Lambert retired from the police force in 2007 and subsequently played a prominent role in resisting the rising tide of often violent bigotry directed against the Muslim community, while using his standing as an expert in counter-terrorism to urge the government and security services to devote more attention to combating the growing threat from the far right – much to the displeasure of the likes of Andrew Gilligan. Unfortunately, although Lambert retains his post as lecturer in Terrorism Studies at the University of St Andrews, this excellent work has been seriously undermined as a result of Evans and Lewis’s campaign against him.

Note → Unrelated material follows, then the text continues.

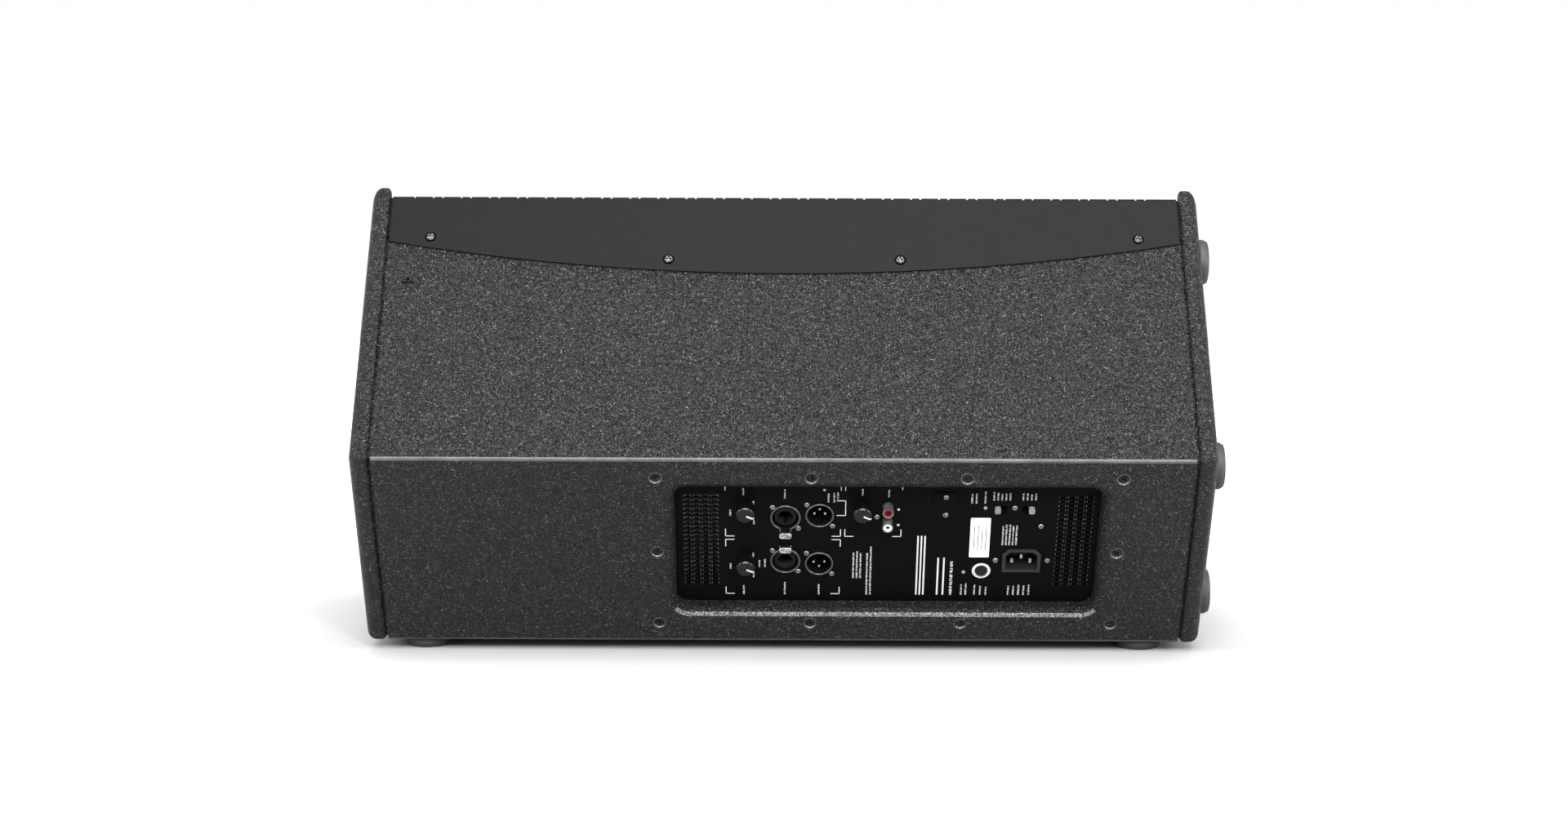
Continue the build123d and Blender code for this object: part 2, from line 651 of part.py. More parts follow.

As they comment smugly in a passage at the conclusion of their book: “Lambert’s professional life has taken a turn for the worse. Many of the invitations to make speeches appear to have dried up and Lambert has been obliged to leave an academic post as co-director of the European Muslim Research Centre at Exeter University. It was a major setback; he had been at the beginning of a decade-long programme of research.”
Evans and Lewis are evidently very pleased with themselves over their role in destroying this work and effectively driving Lambert out of public life, on the basis of denunciations of his actions as a relatively junior copper over a quarter of a century ago. The far-right thugs responsible for the recent wave of attacks on the Muslim community will no doubt applaud their efforts.